Proof? Every time I read Tolkien I get hungry. Take this passage, from The Hobbit (p. 118 of the Houghton Mifflin trade paper edition pictured above):
At last Gandalf pushed away his plate and jug - he had eaten two whole loaves (with masses of butter and honey and clotted cream) and drunk at least a quart of mead - and he took out his pipe.
This is at Beorn's house. It's a casual moment, and what Gandalf actually ate is for the most part relegated to parentheses. But it immediately gives you a feel for life at Beorn's. The honey reminds you of the wondrous bees the company saw in Beorn's gardens - and if it also makes you think of Winny the Pooh and his hunny jar, so much the better. We're in bear territory. The butter and clotted cream suggest the master of the house's mastery over his animals, while the absence of meat suggests the restraint with which he uses them.

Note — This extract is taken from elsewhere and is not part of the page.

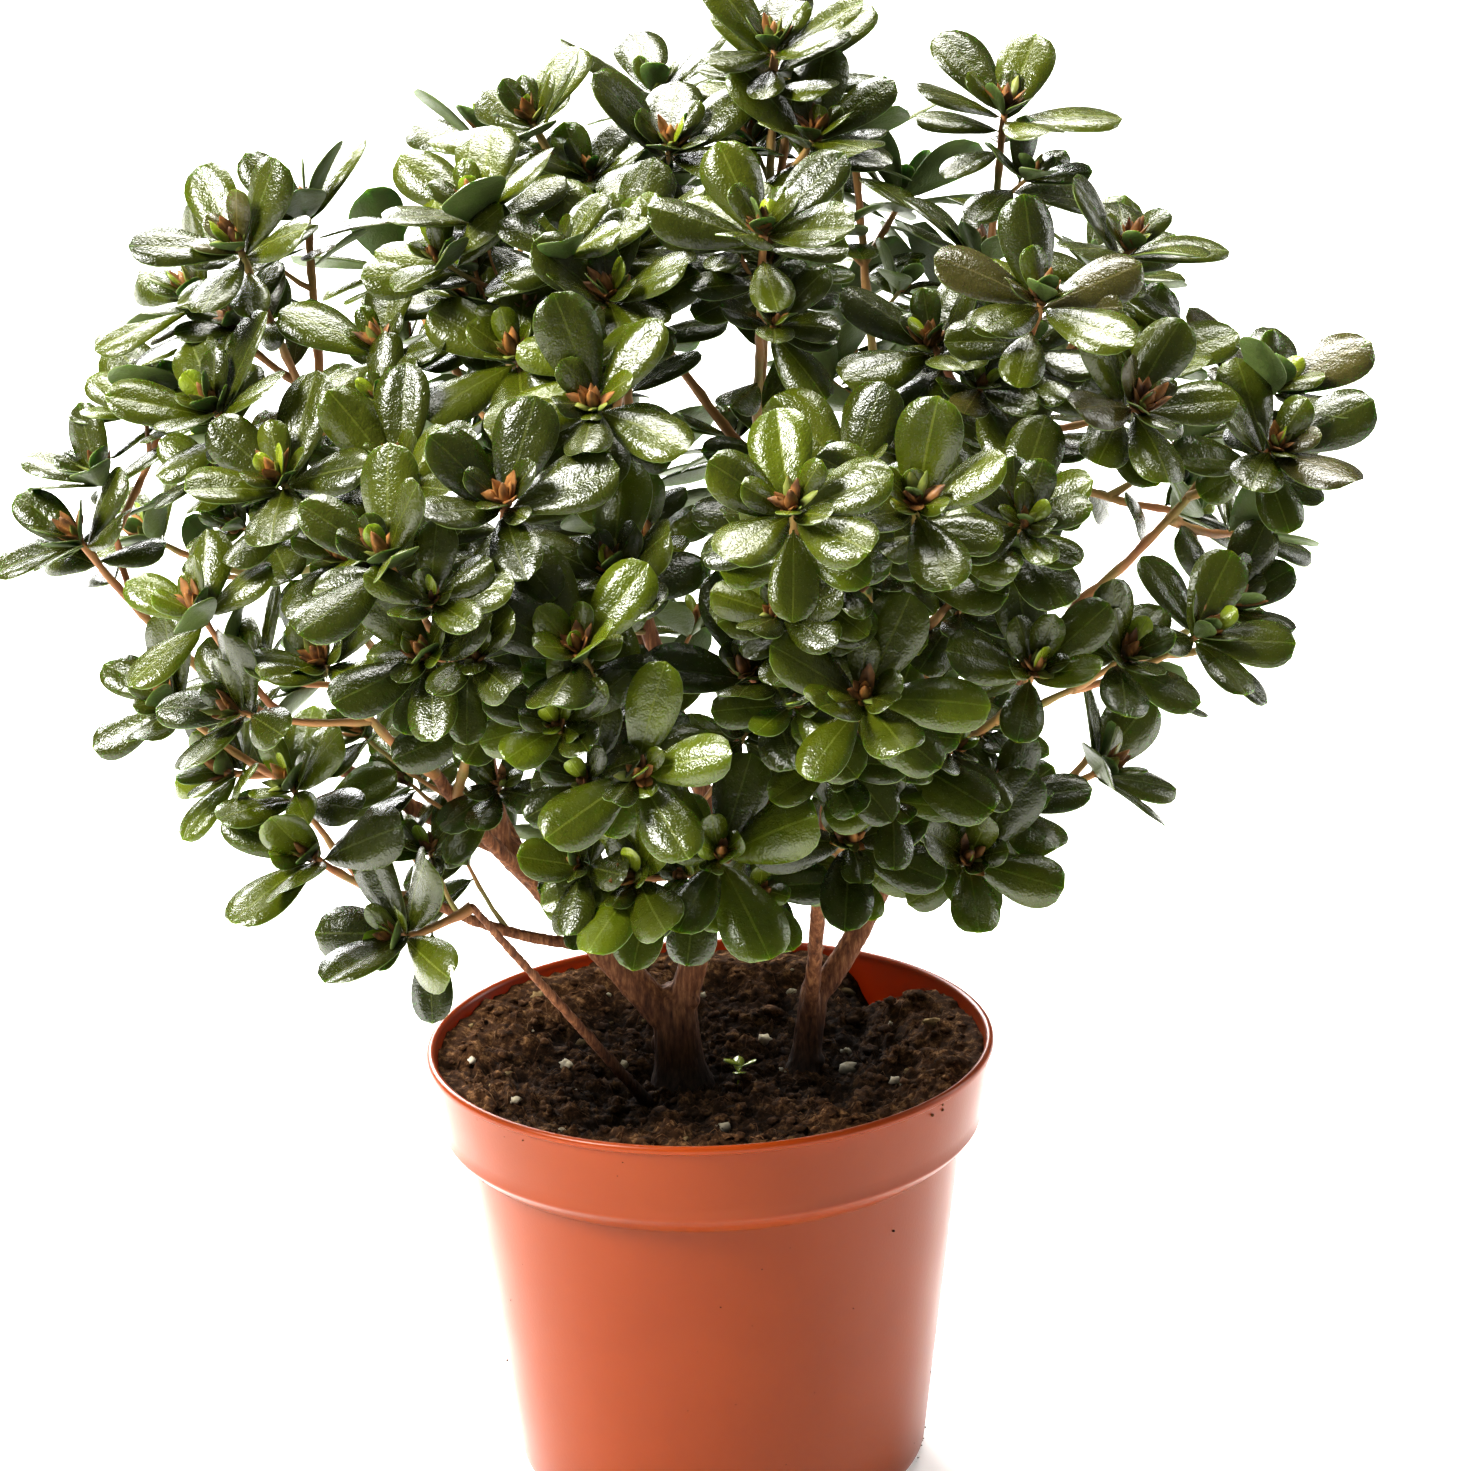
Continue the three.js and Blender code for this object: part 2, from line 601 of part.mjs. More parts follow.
function soilSolid() {
  const geometry = turned(soilProfile());
  const position = geometry.getAttribute("position");
  for (let i = 0; i < position.count; i++) {
    const [x, y, z] = [position.getX(i), position.getY(i), position.getZ(i)];
    if (z > SOIL_LEVEL - 1) position.setZ(i, soilHeight(x, y));
  }
  return solidOf(geometry);
}

// The whole plant, as named meshes

const potPlastic = new THREE.MeshStandardMaterial({ color: 0xc4633a, roughness: 0.45, metalness: 0 });
const soilPeat = new THREE.MeshStandardMaterial({ color: 0x3a2a1e, roughness: 0.95, metalness: 0 });
const bark = new THREE.MeshStandardMaterial({ color: 0x8a5534, roughness: 0.85, metalness: 0 });
const foliage = new THREE.MeshStandardMaterial({ color: 0x35511f, roughness: 0.35, metalness: 0 });

const azalea = new THREE.Group();

function addPiece(name, solid, material) {
  const mesh = new THREE.Mesh(geometryOf(solid), material);
  mesh.name = name;
  azalea.add(mesh);
}

const limbs = growLimbs();
const plant = new Plant(limbs);
plant.grow();

addPiece("pot", potSolid(), potPlastic);
addPiece("soil", soilSolid(), soilPeat);

const limbSpaces = [];
for (const limb of limbs) {
  let solid = limbSpaces.reduce((whole, space) => whole.subtract(space), limbSolid(limb));
  if (limb.order === 0) solid = levelFoot(solid);
  addPiece(limb.name, largestBody(solid), bark);
  limbSpaces.push(limbSolid(limb, GAP));
}
for (const spray of plant.sprays) {
  addPiece(spray.name, spraySolid(spray, limbSpaces), foliage);
}

export default azalea;
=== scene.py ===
import math

import bmesh
import bpy
import numpy as np
from mathutils import Matrix, Vector, noise
from mathutils.bvhtree import BVHTree


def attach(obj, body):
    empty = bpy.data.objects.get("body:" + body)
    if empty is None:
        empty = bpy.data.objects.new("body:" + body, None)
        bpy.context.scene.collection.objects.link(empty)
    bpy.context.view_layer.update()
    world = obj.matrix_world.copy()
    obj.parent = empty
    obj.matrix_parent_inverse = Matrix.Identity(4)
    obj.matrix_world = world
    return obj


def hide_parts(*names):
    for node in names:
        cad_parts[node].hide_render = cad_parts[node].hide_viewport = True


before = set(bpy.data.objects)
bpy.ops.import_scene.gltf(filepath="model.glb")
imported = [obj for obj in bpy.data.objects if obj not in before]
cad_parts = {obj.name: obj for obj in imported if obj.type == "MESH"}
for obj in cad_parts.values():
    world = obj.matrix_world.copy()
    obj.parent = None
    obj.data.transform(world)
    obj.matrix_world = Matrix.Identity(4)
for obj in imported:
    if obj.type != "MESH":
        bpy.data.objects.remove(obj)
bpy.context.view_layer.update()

# A potted azalea. Its stems, boughs, sprays and rosettes grow by the same rule and from the same
# sizes as its solids do; the leaves, side shoots, bark, soil and pot are then made fine.
# Sizes are in millimetres until a mesh is made.
MM = 0.001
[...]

The whole spread, notably the loaves (and what kind of bread must that have been?) suggests a wholesome richness, humble and close to the land but as luxurious as you could ask for.

And if that doesn't make you want to sit down to a hunk of good solid bread, some honey and real butter and clotted cream - well, in that case, you're probably thinner than me, at least.

(Bonus link: if you're an American like me you may have to consult Wikipedia to know what clotted cream is. Once you know, you may find yourself, as we did, running to the nearest imported-foods store [for us it was Cardullo's in Harvard Square] to see if they carry it. They did, Mrs. Sgt. Tanuki whipped up some scones, and we had a hobbit breakfast yesterday.)